AIM OF THE TASK »
Write out the whole listing again, exactly.

GIVEN INFORMATION »
※

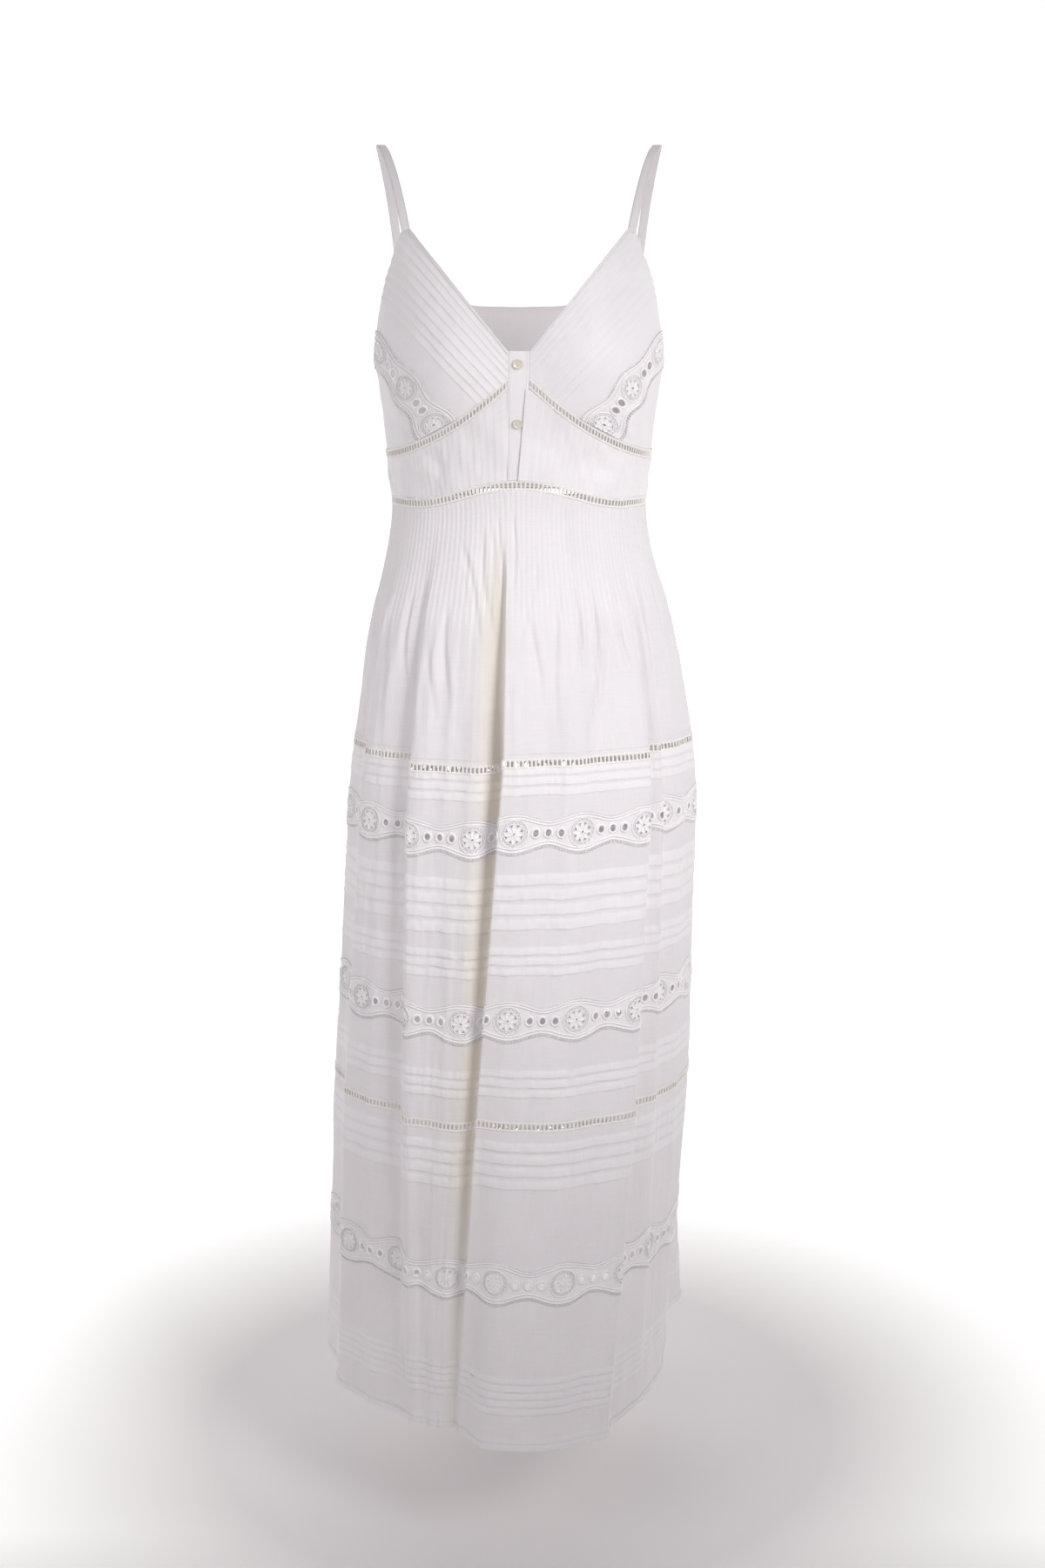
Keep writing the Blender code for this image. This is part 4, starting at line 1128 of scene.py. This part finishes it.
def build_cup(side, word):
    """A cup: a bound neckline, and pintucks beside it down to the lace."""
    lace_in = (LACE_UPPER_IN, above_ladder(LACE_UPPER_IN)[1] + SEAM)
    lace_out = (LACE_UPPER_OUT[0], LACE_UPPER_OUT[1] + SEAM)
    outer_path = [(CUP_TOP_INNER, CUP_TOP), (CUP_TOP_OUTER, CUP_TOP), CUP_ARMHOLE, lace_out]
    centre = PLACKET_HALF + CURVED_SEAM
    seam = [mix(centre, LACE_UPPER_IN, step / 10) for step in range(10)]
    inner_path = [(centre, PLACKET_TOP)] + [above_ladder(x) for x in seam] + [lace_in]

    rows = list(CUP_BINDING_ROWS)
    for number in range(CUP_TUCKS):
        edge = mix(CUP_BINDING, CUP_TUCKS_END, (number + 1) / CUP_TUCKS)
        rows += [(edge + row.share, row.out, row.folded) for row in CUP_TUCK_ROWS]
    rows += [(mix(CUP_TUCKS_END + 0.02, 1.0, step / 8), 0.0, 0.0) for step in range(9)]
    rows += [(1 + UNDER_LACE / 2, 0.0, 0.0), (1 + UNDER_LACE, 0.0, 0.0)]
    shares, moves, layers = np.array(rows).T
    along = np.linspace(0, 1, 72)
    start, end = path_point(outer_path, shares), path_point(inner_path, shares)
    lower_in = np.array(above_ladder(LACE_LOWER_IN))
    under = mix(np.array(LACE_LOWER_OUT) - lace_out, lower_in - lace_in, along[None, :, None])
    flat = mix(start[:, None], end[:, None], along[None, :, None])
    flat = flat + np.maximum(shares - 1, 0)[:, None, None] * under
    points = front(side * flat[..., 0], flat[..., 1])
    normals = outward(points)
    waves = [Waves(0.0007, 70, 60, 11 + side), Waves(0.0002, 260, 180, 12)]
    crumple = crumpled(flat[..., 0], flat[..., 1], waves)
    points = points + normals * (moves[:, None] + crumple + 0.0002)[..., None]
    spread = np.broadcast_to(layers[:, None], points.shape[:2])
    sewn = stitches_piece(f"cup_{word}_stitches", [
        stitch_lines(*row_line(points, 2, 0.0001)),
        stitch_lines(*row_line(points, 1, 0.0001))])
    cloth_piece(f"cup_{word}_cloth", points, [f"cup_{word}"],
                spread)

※

EXERCISE RESPONSE »
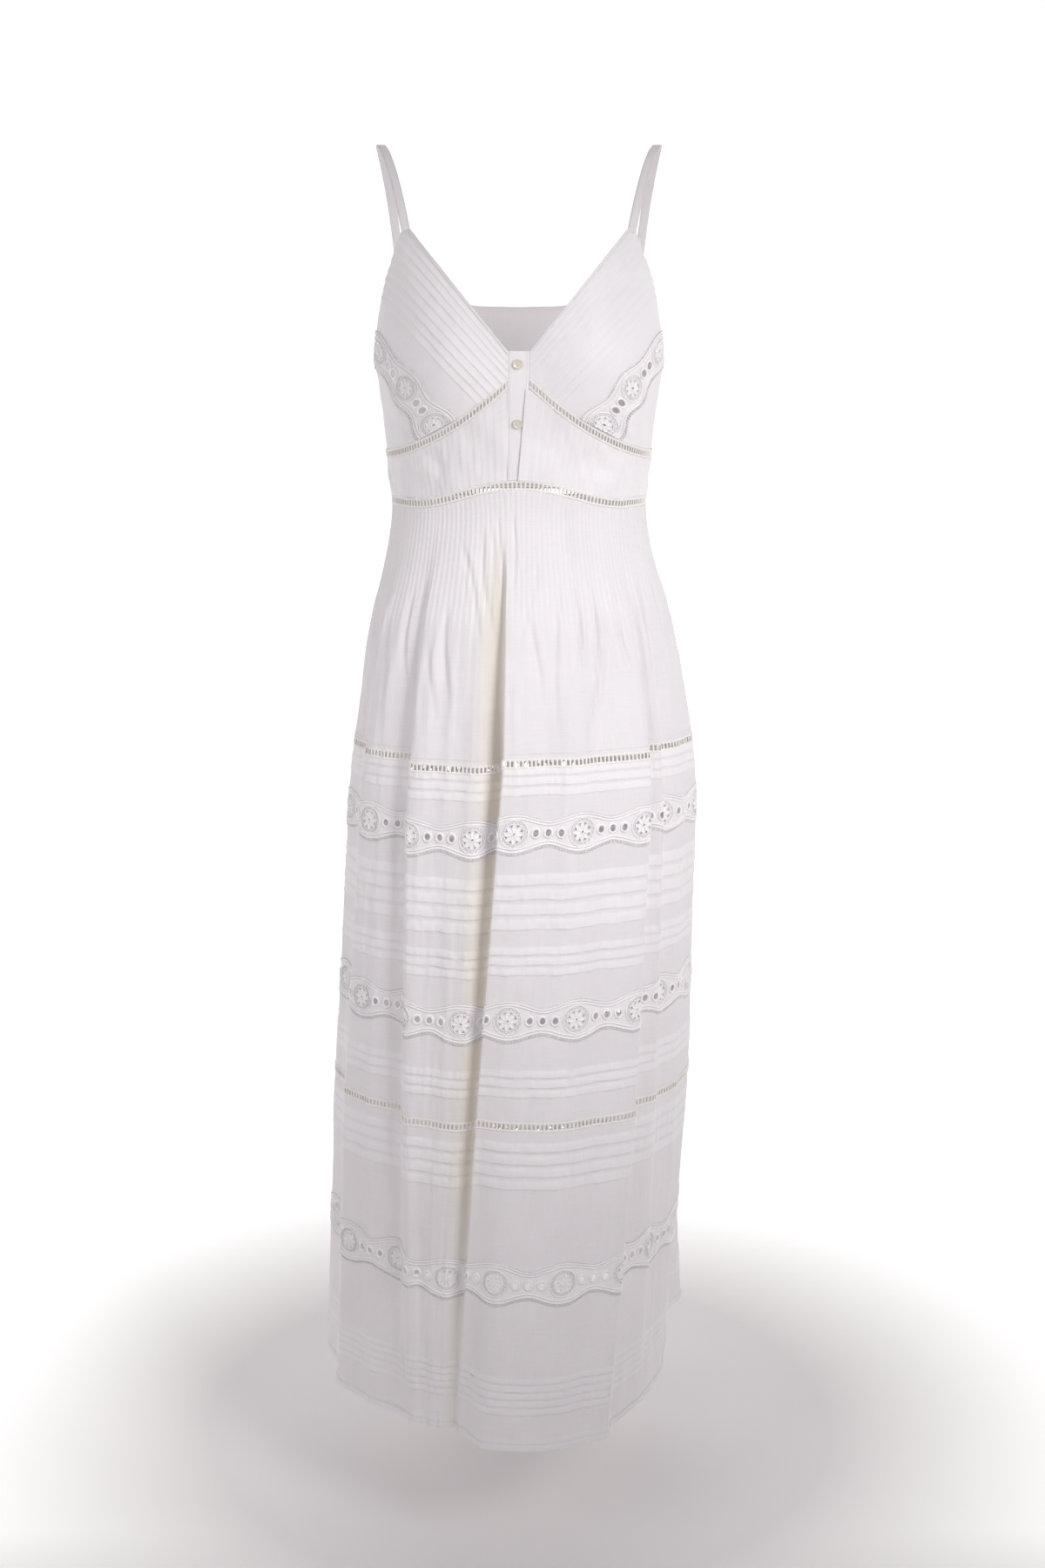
Keep writing the Blender code for this image. This is part 4, starting at line 1128 of scene.py. This part finishes it.
def build_cup(side, word):
    """A cup: a bound neckline, and pintucks beside it down to the lace."""
    lace_in = (LACE_UPPER_IN, above_ladder(LACE_UPPER_IN)[1] + SEAM)
    lace_out = (LACE_UPPER_OUT[0], LACE_UPPER_OUT[1] + SEAM)
    outer_path = [(CUP_TOP_INNER, CUP_TOP), (CUP_TOP_OUTER, CUP_TOP), CUP_ARMHOLE, lace_out]
    centre = PLACKET_HALF + CURVED_SEAM
    seam = [mix(centre, LACE_UPPER_IN, step / 10) for step in range(10)]
    inner_path = [(centre, PLACKET_TOP)] + [above_ladder(x) for x in seam] + [lace_in]

    rows = list(CUP_BINDING_ROWS)
    for number in range(CUP_TUCKS):
        edge = mix(CUP_BINDING, CUP_TUCKS_END, (number + 1) / CUP_TUCKS)
        rows += [(edge + row.share, row.out, row.folded) for row in CUP_TUCK_ROWS]
    rows += [(mix(CUP_TUCKS_END + 0.02, 1.0, step / 8), 0.0, 0.0) for step in range(9)]
    rows += [(1 + UNDER_LACE / 2, 0.0, 0.0), (1 + UNDER_LACE, 0.0, 0.0)]
    shares, moves, layers = np.array(rows).T
    along = np.linspace(0, 1, 72)
    start, end = path_point(outer_path, shares), path_point(inner_path, shares)
    lower_in = np.array(above_ladder(LACE_LOWER_IN))
    under = mix(np.array(LACE_LOWER_OUT) - lace_out, lower_in - lace_in, along[None, :, None])
    flat = mix(start[:, None], end[:, None], along[None, :, None])
    flat = flat + np.maximum(shares - 1, 0)[:, None, None] * under
    points = front(side * flat[..., 0], flat[..., 1])
    normals = outward(points)
    waves = [Waves(0.0007, 70, 60, 11 + side), Waves(0.0002, 260, 180, 12)]
    crumple = crumpled(flat[..., 0], flat[..., 1], waves)
    points = points + normals * (moves[:, None] + crumple + 0.0002)[..., None]
    spread = np.broadcast_to(layers[:, None], points.shape[:2])
    sewn = stitches_piece(f"cup_{word}_stitches", [
        stitch_lines(*row_line(points, 2, 0.0001)),
        stitch_lines(*row_line(points, 1, 0.0001))])
    cloth_piece(f"cup_{word}_cloth", points, [f"cup_{word}"],
                spread)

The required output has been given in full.